It's been just over one month since I self-published Eden to Kindle on Amazon, and to be entirely honest I did not think that I would be sharing such amazing sales figures as I am about to. The vast majority of my research, reading the experiences of other self-published authors, suggested to me that it would be a long haul over many months to gain sufficient recognition to achieve successful chart positions. In fact, for various reasons, in my case the reverse has been true. This is almost certainly due to my already having a reader-base through traditional publication by Simon & Schuster. However, Eden has also shot up in the charts on Amazon.com and my presence there is far smaller than in the UK. In addition I have done absolutely no publicity for the title in the USA, which suggests something else is at work.
First though, the figures. These are the sales I've achieved for Eden in its first month:
UK: 904 copies sold.
USA: 312 copies sold.
Other territories: 14 copies sold.
My highest ranking to date on Amazon UK in the paid Kindle chart so far has been #715.
My highest ranking to date on Amazon.com's paid Kindle chart is ( currently ) #2,823.
To put these chart positions into some kind of context, there are estimated to be around 750,000 Kindle books in the UK chart and some 2,000,000 in the USA.
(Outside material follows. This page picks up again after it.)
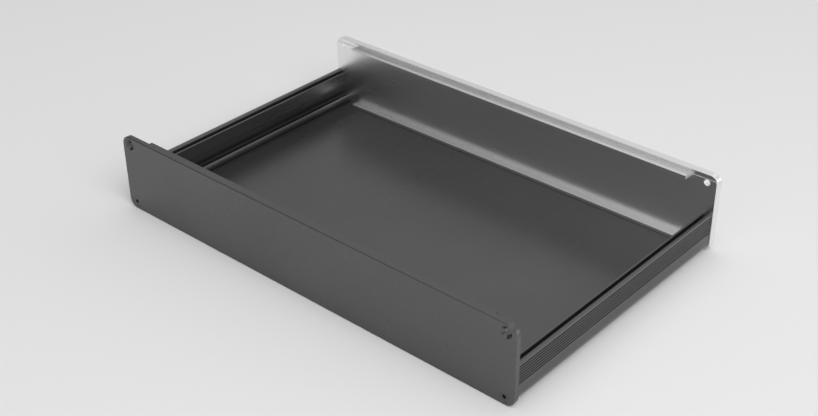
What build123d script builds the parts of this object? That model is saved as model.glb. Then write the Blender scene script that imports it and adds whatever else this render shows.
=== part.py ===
from build123d import *
import os

# Open-topped aluminium amplifier case, in millimetres: the lower half of a split
# extrusion, a panel at each end of it, and the screws that hold the panels on.
# X runs across the panels, Y from the front to the rear and Z up.
# The origin is the middle of the footprint, on the surface that the case stands on.

# Outline of the closed case, which is that of its panels
case_width = 250.0
case_height = 41.5

# Lower shell, one extrusion cut to length, a little narrower than the panels
shell_length = 152.5
side_overhang = 0.75
split_height = 21.5
shell_corner_radius = 6.0
skin = 2.2
floor_thickness = 2.2
skin_outer_round = 0.3
skin_inner_round = 1.0

# Channel along the top of each side wall, where the upper half is keyed on
channel_width = 2.1
channel_depth = 6.0
lip_thickness = 1.0
lip_drop = 0.9
lip_round = 0.4
bridge_thickness = 1.2

# Fine grooves along the outside of each side wall
groove_count = 7
groove_pitch = 1.45
groove_width = 0.75
groove_depth = 0.45
groove_top_margin = 1.75

# Screw ports in the lower corners of the extrusion
screw_inset_x = 5.4
screw_inset_z = 4.2
port_radius = 2.8
port_core_radius = 1.25
port_slot_width = 1.0
port_slot_angle = 58.0
tapped_depth = 9.0
thread_clearance = 0.05

# End panels, with two ribs along the inner side
front_panel_thickness = 3.0
front_corner_radius = 5.0
rear_panel_thickness = 4.5
rear_corner_radius = 4.0
panel_edge_chamfer = 0.3
rib_thickness = 2.2
rib_depth = 4.0
rib_end_inset = 15.0
rib_edge_chamfer = 0.25

# Fine line along each rib, and the shallow lands milled beside its ends
rib_line_width = 0.6
rib_line_depth = 0.3
rib_line_offset = 1.1
land_height = 2.4
land_depth = 0.25

# Countersunk socket screws, M3 x 10
screw_radius = 1.5
screw_length = 10.0
screw_tip_chamfer = 0.4
screw_hole_radius = 1.7
countersink_radius = 3.0
head_recess = 0.15
socket_across_flats = 2.0
socket_depth = 1.1

# Places that follow from the sizes above
half_width = case_width / 2
shell_half_width = half_width - side_overhang
hole_x = half_width - screw_inset_x
lower_hole_z = screw_inset_z
upper_hole_z = case_height - screw_inset_z
lip_top = split_height - lip_drop
rear_face_y = (front_panel_thickness + shell_length + rear_panel_thickness) / 2
front_face_y = -rear_face_y
shell_front_y = front_face_y + front_panel_thickness
shell_rear_y = rear_face_y - rear_panel_thickness


def both_sides(left):
    """A piece of the left side together with its mirror image on the right."""
    return left + mirror(left, Plane.YZ)


def corners_at(section, x, y):
    """The section's corners at (x, y) and at its mirror image (-x, y)."""
    places = (Vector(x, y), Vector(-x, y))
    return [section.vertices().sort_by_distance(place)[0] for place in places]


def u_section():
    """Floor and two side walls, rounded below and along both edges of each wall top."""
    inner_half_width = shell_half_width - skin
    outline = Rectangle(2 * shell_half_width, split_height, align=(Align.CENTER, Align.MIN))
    lower_corners = outline.vertices().group_by(Axis.Y)[0]
    outline = fillet(lower_corners, shell_corner_radius)
    hollow = Rectangle(2 * inner_half_width, split_height, align=(Align.CENTER, Align.MIN))
    section = outline - Pos(0, floor_thickness) * hollow
    section = fillet(corners_at(section, shell_half_width, split_height), skin_outer_round)
    return fillet(corners_at(section, inner_half_width, split_height), skin_inner_round)


def wall_top_channel():
    """Bridge and inner lip that form the channel behind the left wall's outer skin."""
    block_width = channel_width + lip_thickness
    block_height = channel_depth + bridge_thickness
    block = Rectangle(block_width, block_height, align=(Align.MIN, Align.MAX))
    channel = Rectangle(channel_width, channel_depth, align=(Align.MIN, Align.MAX))
    profile = block - channel
    profile = fillet(profile.vertices().group_by(Axis.Y)[-1], lip_round)
    return Pos(-shell_half_width + skin, lip_top) * profile


def port_body():
    """Round screw port and the web that joins it to the left lower corner, not yet bored."""
    to_wall = shell_half_width - skin - hole_x
    to_floor = lower_hole_z - floor_thickness
    web = Rectangle(to_wall, to_floor, align=Align.MAX)
    return Pos(-hole_x, lower_hole_z) * (Circle(port_radius) + web)


def port_cuts():
    """Core bore of the left port, and the slot that opens it towards the inside."""
    slot_length = port_radius + port_slot_width
    slot = Rectangle(slot_length, port_slot_width, align=(Align.MIN, Align.CENTER))
    cuts = Circle(port_core_radius) + Rot(0, 0, port_slot_angle) * slot
    return Pos(-hole_x, lower_hole_z) * cuts


def side_grooves():
    """Fine grooves in the outer face of the left wall, counted down from its top."""
    grooves = Sketch()
    for number in range(groove_count):
        height = split_height - groove_top_margin - number * groove_pitch
        grooves += Pos(-shell_half_width, height) * Rectangle(2 * groove_depth, groove_width)
    return grooves


def shell_section():
    section = u_section() + both_sides(wall_top_channel()) + both_sides(port_body())
    section -= both_sides(port_cuts())
    return section - both_sides(side_grooves())


def along_y(solid):
    """Turn a solid made along Z so that it runs along Y."""
    return Rot(-90, 0, 0) * solid


def make_lower_shell():
    shell = Pos(0, shell_rear_y, 0) * extrude(Plane.XZ * shell_section(), shell_length)
    tapped_bore = along_y(Cylinder(screw_radius + thread_clearance, tapped_depth))
    for x in (-hole_x, hole_x):
        for y in (shell_front_y + tapped_depth / 2, shell_rear_y - tapped_depth / 2):
            shell -= Pos(x, y, lower_hole_z) * tapped_bore
    return shell


def panel_blank(thickness, corner_radius):
    """Flat panel with rounded corners. Its outer face lies at Y = 0 and looks along -Y."""
    outline = Pos(0, case_height / 2) * RectangleRounded(case_width, case_height, corner_radius)
    blank = extrude(Plane.XZ * outline, -thickness)
    faces = blank.faces().filter_by(Axis.Y)
    return chamfer(faces.edges(), panel_edge_chamfer)


def upper_rib():
    """Rib that lies just under the roof of the case, on an inner face at Y = 0."""
    profile = Rectangle(rib_depth, rib_thickness, align=(Align.MIN, Align.MAX))
    free_corners = profile.vertices().group_by(Axis.X)[-1]
    profile = chamfer(free_corners, rib_edge_chamfer)
    profile -= Pos(rib_line_offset, 0) * Rectangle(rib_line_width, 2 * rib_line_depth)
    half_length = half_width - rib_end_inset
    rib = extrude(Plane.YZ * profile, half_length, both=True)
    return Pos(0, 0, case_height - floor_thickness) * rib


def upper_lands():
    """Shallow cuts in the same inner face, between the rib and the panel's two ends."""
    depth = 2 * land_depth
    land = Box(rib_end_inset, depth, land_height, align=(Align.MIN, Align.CENTER, Align.MAX))
    return both_sides(Pos(-half_width, 0, case_height) * land)


def countersunk_hole(panel_thickness):
    """Hole for one screw, cut from the outer face at Y = 0 towards +Y."""
    cone_depth = countersink_radius - screw_hole_radius
    bottom = (Align.CENTER, Align.CENTER, Align.MIN)
    shaft = Cylinder(screw_hole_radius, panel_thickness, align=bottom)
    cone = Cone(countersink_radius, screw_hole_radius, cone_depth, align=bottom)
    return along_y(shaft + cone)


def make_panel(thickness, corner_radius):
    """One end panel, with its outer face at Y = 0 and its ribs on the inner one."""
    mid_height = Plane.XY.offset(case_height / 2)
    ribs = upper_rib() + mirror(upper_rib(), mid_height)
    lands = upper_lands() + mirror(upper_lands(), mid_height)
    panel = panel_blank(thickness, corner_radius) + Pos(0, thickness, 0) * ribs
    panel -= Pos(0, thickness, 0) * lands
    hole = countersunk_hole(thickness)
    for x in (-hole_x, hole_x):
        for z in (lower_hole_z, upper_hole_z):
            panel -= Pos(x, 0, z) * hole
    return panel


def make_screw():
    """Countersunk socket screw that points along +Y from an outer face at Y = 0."""
    head_radius = countersink_radius - head_recess
    head_end = head_recess + head_radius - screw_radius
    tip = head_recess + screw_length
    profile = Polyline(
        (0, head_recess),
        (head_radius, head_recess),
        (screw_radius, head_end),
        (screw_radius, tip - screw_tip_chamfer),
        (screw_radius - screw_tip_chamfer, tip),
        (0, tip),
        close=True,
    )
    screw = revolve(make_face(profile), Axis.Y)
    hexagon = RegularPolygon(socket_across_flats / 2, 6, major_radius=False)
    socket = along_y(extrude(hexagon, socket_depth))
    return screw - Pos(0, head_recess, 0) * socket


def at_front(piece, x=0, z=0):
    """Move a piece made against the plane Y = 0 to the front of the case."""
    return Pos(x, front_face_y, z) * piece


def at_rear(piece, x=0, z=0):
    """The same at the rear, with the piece turned to look the other way."""
    return Pos(x, rear_face_y, z) * Rot(0, 0, 180) * piece


def main():
    screw = make_screw()
    front_panel = make_panel(front_panel_thickness, front_corner_radius)
    rear_panel = make_panel(rear_panel_thickness, rear_corner_radius)
    pieces = {
        "lower_shell": make_lower_shell(),
        "front_panel": at_front(front_panel),
        "rear_panel": at_rear(rear_panel),
    }
    for side, x in (("left", -hole_x), ("right", hole_x)):
        pieces[f"front_{side}_screw"] = at_front(screw, x, lower_hole_z)
        pieces[f"rear_{side}_screw"] = at_rear(screw, x, lower_hole_z)

    os.makedirs("parts", exist_ok=True)
    for name, piece in pieces.items():
        export_step(piece, f"parts/{name}.step")


main()
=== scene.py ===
# %% [markdown]
# # An open aluminium amplifier case
#
# The real object is the lower half of a small amplifier case. A U-shaped aluminium
# extrusion makes the floor and the two side walls, and a thick panel closes each end.
# The extrusion and the front panel are anodised dark grey. The rear panel is bare metal,
# bright enough to mirror the inside of the case. Four blackened screws hold the panels.
#
# The solids come finished from the CAD model, so this lesson is about metal finishes,
# light and the camera. Lengths are in metres, in the frame of the CAD model: X runs to the
# right along the panels, Y from the front panel to the rear one and Z up.

# %% Load the solids
import math

import bpy
from mathutils import Matrix, Vector

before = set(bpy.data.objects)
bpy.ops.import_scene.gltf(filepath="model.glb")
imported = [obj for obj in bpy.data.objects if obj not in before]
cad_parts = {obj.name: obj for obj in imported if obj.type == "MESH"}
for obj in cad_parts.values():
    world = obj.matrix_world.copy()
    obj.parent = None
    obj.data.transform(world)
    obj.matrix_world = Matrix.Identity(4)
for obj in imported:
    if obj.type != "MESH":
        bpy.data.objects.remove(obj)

MM = 0.001
scene = bpy.context.scene
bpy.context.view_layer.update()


print("Solids:", sorted(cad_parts))

# %% [markdown]
# ## Colours and shader nodes
#
# Colours are easiest to read as the hex values that a picture editor shows. Those are
# sRGB values, and a shader works with linear light, so one function turns the one into
# the other. The constants in it are those of the sRGB standard.
#
# A material is a small graph of nodes. One function adds a node of any kind, sets its
# properties and fills its sockets. A socket is filled either with a plain value or with
# another node's output.

# %% Colour and node helpers
def linear(hex_colour):
    """The linear RGBA colour of an sRGB hex value such as "#808080"."""
    channels = [int(hex_colour[place:place + 2], 16) / 255 for place in (1, 3, 5)]
    straight = [c / 12.92 if c <= 0.04045 else ((c + 0.055) / 1.055) ** 2.4 for c in channels]
    return (*straight, 1.0)


def add(tree, kind, sockets=None, **settings):
    """Add a node. sockets maps a socket's name or number to a value or to an output."""
    node = tree.nodes.new(kind)
    for name, value in settings.items():
        setattr(node, name, value)
    for name, value in (sockets or {}).items():
        if isinstance(value, bpy.types.NodeSocket):
            tree.links.new(value, node.inputs[name])
        else:
            node.inputs[name].default_value = value
    return node


def new_material(name):
    """An empty material, its node tree and the output node."""
    material = bpy.data.materials.new(name)
    material.use_nodes = True
    tree = material.node_tree
    tree.nodes.clear()
    return material, tree, add(tree, "ShaderNodeOutputMaterial")


print("Mid grey #808080 in linear light:", round(linear("#808080")[0], 4))

# %% [markdown]
# ## Patterns at their real size
#
# Metal never looks flat, because its surface remembers how it was made. An extrusion
# carries faint lines along its length, from the die. A blasted face has an even grain.
# A brushed one has long scratches along the path of the abrasive.
#
# All of these are noise, stretched along one axis or not at all. The noise texture has
# about one cell per unit, so the coordinates are divided by the size of one cell along
# X, Y and Z, and every pattern is stated in millimetres. Pictures of the right size could
# do the same, but they need unwrapped surfaces, and noise needs only the place.
#
# The values of a noise texture crowd round the middle. The second function takes that
# usual range and spreads it over the range that a finish needs.

# %% Pattern helpers
USUAL_LOW, USUAL_HIGH = 0.3, 0.7


def noise_mm(tree, cell_mm, detail, roughness=0.5):
    """Noise between 0 and 1 whose cells have this size in mm along X, Y and Z."""
    place = add(tree, "ShaderNodeTexCoord").outputs["Object"]
    cells_per_metre = [1 / (size * MM) for size in cell_mm]
    stretched = add(tree, "ShaderNodeMapping", {"Vector": place, "Scale": cells_per_metre})
    pattern = add(tree, "ShaderNodeTexNoise", {
        "Vector": stretched.outputs["Vector"],
        "Scale": 1.0,
        "Detail": detail,
        "Roughness": roughness,
    })
    return pattern.outputs["Fac"]


def spread(tree, pattern, low, high):
    """The pattern's usual range spread over low to high."""
    ranged = add(tree, "ShaderNodeMapRange", {
        "Value": pattern,
        "From Min": USUAL_LOW,
        "From Max": USUAL_HIGH,
        "To Min": low,
        "To Max": high,
    })
    return ranged.outputs["Result"]


print("Noise is read between", USUAL_LOW, "and", USUAL_HIGH)

# %% [markdown]
# ## Dark grey anodised aluminium
#
# Anodising grows a thin and hard oxide layer on the metal, and a dye fills its pores. The
# dye swallows most of the light, so what the eye sees is still metal, but a dark neutral
# one. The etch before the bath leaves it satin: it has a soft sheen, and what stands near
# it shows only as a blurred shape.
#
# It could be a clear coat over dark metal, but the layer is only some hundredths of a
# millimetre thick and etched like the metal, so there is no second gloss to show. One
# metal of a dark colour is simpler. It is a little less than fully metallic, because the
# dyed oxide also scatters a small share of the light evenly. The IOR stays at its default.
#
# The shade drifts slightly from place to place, as it does in a real bath. The extrusion
# has die lines along Y, and the front panel has the even grain of a blasted face. Real
# lines and grains are finer than a pixel of the picture, so both are drawn coarser, 0.4 to
# 1.2 mm wide, and about a thousandth of a millimetre deep.

# %% Anodised finish
DRIFT_MM = (45, 45, 45)
ANODISED_GREYS = ("#646464", "#686868")
ANODISED_METALLIC = 0.85
SATIN_ROUGHNESS = (0.27, 0.31)
ANODISED_DEPTH_MM = 0.0012
ANODISED_BUMP = 0.6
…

A look back across my posts charting my self-publishing experiment reveals a series of jolts as the book climbed the charts here in the UK, and a similar picture in the USA ( although slower to start there ). Chief among the things that I have learned so far is that when a book is published to Kindle it must be featured in relevant categories that also give the book a chance to stand out, and that reaching a chart position within those categories guarantees an increase in sales as the title's visibility and exposure to new readers increases. Being seen is everything in this business, whether you're traditionally published or doing it for yourself. Eden jumped 2,000 places virtually overnight when it entered the Top 100 in the post-apocalyptic category, both here and in the USA. That got the ball rolling in each case, with sales doubling week on week.
But what has driven sales in the USA? My traditionally published books are not as well known there, I have approached no bloggers or performed any other publicity, digital or otherwise, and yet in a chart of over two million books Eden is now ranking in the top 0.1% of all titles. I've spent much of the weekend pondering this, and the only solution I can think of is that a combination of low price, professional cover design, compelling subject matter and ( so far ) very positive reviews are helping Eden stand out from an already overcrowded self-publishing market. I read again and again reviews of SP books lamenting the poor editing, the weak plotting, the rushed narrative etc etc. Only a small number of authors are patient and determined enough to produce an industry-quality book for self-publishing and those authors do seem to get noticed more quickly by readers eager to discover a new author. The lesson here is that it's worth having books professionally edited, having covers designed and really thinking about how to present your self-published novel to the public, because the only thing holding back everybody else is the fact that they didn't do those things and that's never going to change. You can't just whack out 50,000 words and expect it to sell well, but that's what the majority do. Your book's got to be good, then it's got to be made better, and better again, and then it's got to be edited, publicised and sold. I'm not going to compare Eden to self-published books that have sold hundreds of thousands, but it's on the right track so far.
While I don't think that Eden has charted so high solely because of my efforts to produce a top-quality book, in the absence of any other factors I do think that those efforts are largely responsible for the book's rise. What I'm hoping now is that the rise continues, and that charting in specific categories leads to a "snowball effect" on sales, a phenomenon noted by many other self-published authors before me. Only time will tell, but right now I think that I've achieved another major milestone in publishing, and that means that Eden's sequel is now a priority. I'd decided only to write a sequel if Eden sold well and received predominantly positive reviews, and that's definitely happened. More to the point, if any book I write is deemed unsuitable for the current publishing market in the future, it will then be self-published instead. There really is no good reason now not to.